▶ [Work required]: Among the entries below, find the line with "Keep writing the", then quote it and each following line up to and including the line with "data, KEY_PLACE, HEART)", and nothing else.

%%

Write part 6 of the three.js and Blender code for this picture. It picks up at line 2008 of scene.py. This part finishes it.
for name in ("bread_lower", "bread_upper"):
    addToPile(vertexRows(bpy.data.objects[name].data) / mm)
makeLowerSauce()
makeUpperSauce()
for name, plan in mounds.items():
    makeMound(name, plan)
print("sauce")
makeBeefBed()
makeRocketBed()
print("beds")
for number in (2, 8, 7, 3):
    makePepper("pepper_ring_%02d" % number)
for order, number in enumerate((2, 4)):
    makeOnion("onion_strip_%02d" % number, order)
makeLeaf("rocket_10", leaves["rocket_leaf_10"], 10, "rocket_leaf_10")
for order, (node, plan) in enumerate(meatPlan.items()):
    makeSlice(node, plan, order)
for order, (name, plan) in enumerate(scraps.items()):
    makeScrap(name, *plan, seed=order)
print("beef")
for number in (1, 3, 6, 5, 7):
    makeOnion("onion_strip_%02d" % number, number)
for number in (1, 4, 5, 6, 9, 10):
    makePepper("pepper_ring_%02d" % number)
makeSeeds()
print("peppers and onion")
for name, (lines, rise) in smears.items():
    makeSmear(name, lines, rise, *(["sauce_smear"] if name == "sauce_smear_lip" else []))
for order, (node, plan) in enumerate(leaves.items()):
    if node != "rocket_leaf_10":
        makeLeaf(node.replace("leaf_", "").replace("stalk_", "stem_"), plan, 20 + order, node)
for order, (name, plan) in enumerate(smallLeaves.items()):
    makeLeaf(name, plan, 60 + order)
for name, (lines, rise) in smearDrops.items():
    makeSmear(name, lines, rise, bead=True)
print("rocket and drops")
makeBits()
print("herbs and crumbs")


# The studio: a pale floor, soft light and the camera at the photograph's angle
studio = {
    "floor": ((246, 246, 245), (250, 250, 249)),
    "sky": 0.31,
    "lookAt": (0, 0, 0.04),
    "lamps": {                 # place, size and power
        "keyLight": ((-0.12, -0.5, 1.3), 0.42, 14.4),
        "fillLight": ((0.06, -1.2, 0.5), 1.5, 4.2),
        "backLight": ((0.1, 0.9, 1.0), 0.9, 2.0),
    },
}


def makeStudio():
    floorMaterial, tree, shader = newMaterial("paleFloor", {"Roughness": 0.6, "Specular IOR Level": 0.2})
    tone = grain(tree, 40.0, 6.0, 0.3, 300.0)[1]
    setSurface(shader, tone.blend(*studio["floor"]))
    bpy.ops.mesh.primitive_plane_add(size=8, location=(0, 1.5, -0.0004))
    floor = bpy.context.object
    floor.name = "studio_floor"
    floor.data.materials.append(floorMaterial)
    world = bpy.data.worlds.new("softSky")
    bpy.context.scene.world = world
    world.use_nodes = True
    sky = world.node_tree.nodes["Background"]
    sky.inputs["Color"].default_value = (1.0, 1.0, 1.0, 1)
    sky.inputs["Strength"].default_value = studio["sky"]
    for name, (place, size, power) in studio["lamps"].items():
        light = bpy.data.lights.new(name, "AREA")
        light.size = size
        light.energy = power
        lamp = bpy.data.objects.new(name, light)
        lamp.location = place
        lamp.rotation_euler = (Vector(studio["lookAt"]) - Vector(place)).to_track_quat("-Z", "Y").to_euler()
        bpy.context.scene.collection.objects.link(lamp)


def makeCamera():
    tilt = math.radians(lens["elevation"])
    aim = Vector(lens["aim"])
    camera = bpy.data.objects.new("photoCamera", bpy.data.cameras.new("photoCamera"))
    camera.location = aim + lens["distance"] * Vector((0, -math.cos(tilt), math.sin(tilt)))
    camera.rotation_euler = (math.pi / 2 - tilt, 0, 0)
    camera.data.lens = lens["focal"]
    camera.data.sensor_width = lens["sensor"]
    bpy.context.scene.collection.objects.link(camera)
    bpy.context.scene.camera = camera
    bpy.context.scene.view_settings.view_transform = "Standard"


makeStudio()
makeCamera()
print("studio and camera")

%%
%%

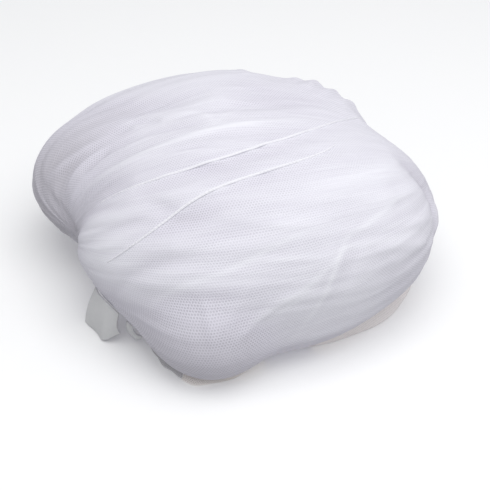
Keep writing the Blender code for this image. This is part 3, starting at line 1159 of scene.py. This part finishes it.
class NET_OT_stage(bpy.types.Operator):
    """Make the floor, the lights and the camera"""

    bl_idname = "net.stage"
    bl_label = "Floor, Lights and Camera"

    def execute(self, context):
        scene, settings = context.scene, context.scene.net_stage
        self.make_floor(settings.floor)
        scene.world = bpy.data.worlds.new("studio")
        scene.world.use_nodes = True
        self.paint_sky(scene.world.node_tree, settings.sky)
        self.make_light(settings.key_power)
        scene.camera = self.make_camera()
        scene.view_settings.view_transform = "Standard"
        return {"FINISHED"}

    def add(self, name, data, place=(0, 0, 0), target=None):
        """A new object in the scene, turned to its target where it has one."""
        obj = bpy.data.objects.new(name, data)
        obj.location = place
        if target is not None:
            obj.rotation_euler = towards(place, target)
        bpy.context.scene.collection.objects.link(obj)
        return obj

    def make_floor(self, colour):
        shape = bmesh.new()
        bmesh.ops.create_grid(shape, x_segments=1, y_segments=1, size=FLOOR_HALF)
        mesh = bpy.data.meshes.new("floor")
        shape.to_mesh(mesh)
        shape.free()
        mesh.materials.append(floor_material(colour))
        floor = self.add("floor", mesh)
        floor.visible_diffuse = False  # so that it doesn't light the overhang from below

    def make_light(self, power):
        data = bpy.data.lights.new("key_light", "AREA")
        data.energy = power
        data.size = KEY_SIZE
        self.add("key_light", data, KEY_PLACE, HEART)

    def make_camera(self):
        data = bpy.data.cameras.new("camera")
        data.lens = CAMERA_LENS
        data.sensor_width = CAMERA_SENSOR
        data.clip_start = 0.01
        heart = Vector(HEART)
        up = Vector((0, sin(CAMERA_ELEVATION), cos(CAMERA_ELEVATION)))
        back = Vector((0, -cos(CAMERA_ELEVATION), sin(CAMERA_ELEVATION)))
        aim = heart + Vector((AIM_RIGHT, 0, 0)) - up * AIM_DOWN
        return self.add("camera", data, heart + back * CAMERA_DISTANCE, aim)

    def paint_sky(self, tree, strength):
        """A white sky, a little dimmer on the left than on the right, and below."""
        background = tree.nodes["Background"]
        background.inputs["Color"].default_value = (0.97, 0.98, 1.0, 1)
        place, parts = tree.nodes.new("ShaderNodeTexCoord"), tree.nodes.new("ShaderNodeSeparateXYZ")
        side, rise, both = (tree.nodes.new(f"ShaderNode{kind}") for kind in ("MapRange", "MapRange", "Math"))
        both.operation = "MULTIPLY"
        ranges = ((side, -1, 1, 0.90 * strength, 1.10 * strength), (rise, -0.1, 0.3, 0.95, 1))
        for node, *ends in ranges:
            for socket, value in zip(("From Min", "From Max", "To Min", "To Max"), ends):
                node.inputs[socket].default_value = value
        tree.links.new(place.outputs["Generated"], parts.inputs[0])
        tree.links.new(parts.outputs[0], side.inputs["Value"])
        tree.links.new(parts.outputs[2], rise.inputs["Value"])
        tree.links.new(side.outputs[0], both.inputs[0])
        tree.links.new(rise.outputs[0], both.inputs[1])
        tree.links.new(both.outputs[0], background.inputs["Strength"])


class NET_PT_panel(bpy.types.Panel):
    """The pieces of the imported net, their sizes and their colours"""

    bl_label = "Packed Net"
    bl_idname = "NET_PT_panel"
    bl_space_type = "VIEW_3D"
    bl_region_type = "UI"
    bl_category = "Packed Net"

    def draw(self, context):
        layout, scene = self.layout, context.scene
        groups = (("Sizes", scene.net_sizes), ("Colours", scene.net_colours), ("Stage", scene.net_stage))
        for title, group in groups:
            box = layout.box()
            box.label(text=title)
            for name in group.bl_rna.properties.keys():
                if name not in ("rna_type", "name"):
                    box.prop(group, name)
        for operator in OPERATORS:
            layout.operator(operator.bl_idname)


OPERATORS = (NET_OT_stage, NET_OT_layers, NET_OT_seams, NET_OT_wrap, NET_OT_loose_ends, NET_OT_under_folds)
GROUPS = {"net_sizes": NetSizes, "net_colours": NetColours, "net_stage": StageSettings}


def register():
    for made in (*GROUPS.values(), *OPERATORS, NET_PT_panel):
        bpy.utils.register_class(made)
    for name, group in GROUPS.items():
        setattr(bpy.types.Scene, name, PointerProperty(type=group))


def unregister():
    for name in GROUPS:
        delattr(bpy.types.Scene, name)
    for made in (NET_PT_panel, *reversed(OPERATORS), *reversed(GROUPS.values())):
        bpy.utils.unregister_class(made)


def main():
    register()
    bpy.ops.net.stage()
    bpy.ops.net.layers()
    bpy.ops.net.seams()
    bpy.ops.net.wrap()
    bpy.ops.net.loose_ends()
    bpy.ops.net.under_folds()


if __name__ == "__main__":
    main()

%%

▶ [Written reply]:
Keep writing the Blender code for this image. This is part 3, starting at line 1159 of scene.py. This part finishes it.
class NET_OT_stage(bpy.types.Operator):
    """Make the floor, the lights and the camera"""

    bl_idname = "net.stage"
    bl_label = "Floor, Lights and Camera"

    def execute(self, context):
        scene, settings = context.scene, context.scene.net_stage
        self.make_floor(settings.floor)
        scene.world = bpy.data.worlds.new("studio")
        scene.world.use_nodes = True
        self.paint_sky(scene.world.node_tree, settings.sky)
        self.make_light(settings.key_power)
        scene.camera = self.make_camera()
        scene.view_settings.view_transform = "Standard"
        return {"FINISHED"}

    def add(self, name, data, place=(0, 0, 0), target=None):
        """A new object in the scene, turned to its target where it has one."""
        obj = bpy.data.objects.new(name, data)
        obj.location = place
        if target is not None:
            obj.rotation_euler = towards(place, target)
        bpy.context.scene.collection.objects.link(obj)
        return obj

    def make_floor(self, colour):
        shape = bmesh.new()
        bmesh.ops.create_grid(shape, x_segments=1, y_segments=1, size=FLOOR_HALF)
        mesh = bpy.data.meshes.new("floor")
        shape.to_mesh(mesh)
        shape.free()
        mesh.materials.append(floor_material(colour))
        floor = self.add("floor", mesh)
        floor.visible_diffuse = False  # so that it doesn't light the overhang from below

    def make_light(self, power):
        data = bpy.data.lights.new("key_light", "AREA")
        data.energy = power
        data.size = KEY_SIZE
        self.add("key_light", data, KEY_PLACE, HEART)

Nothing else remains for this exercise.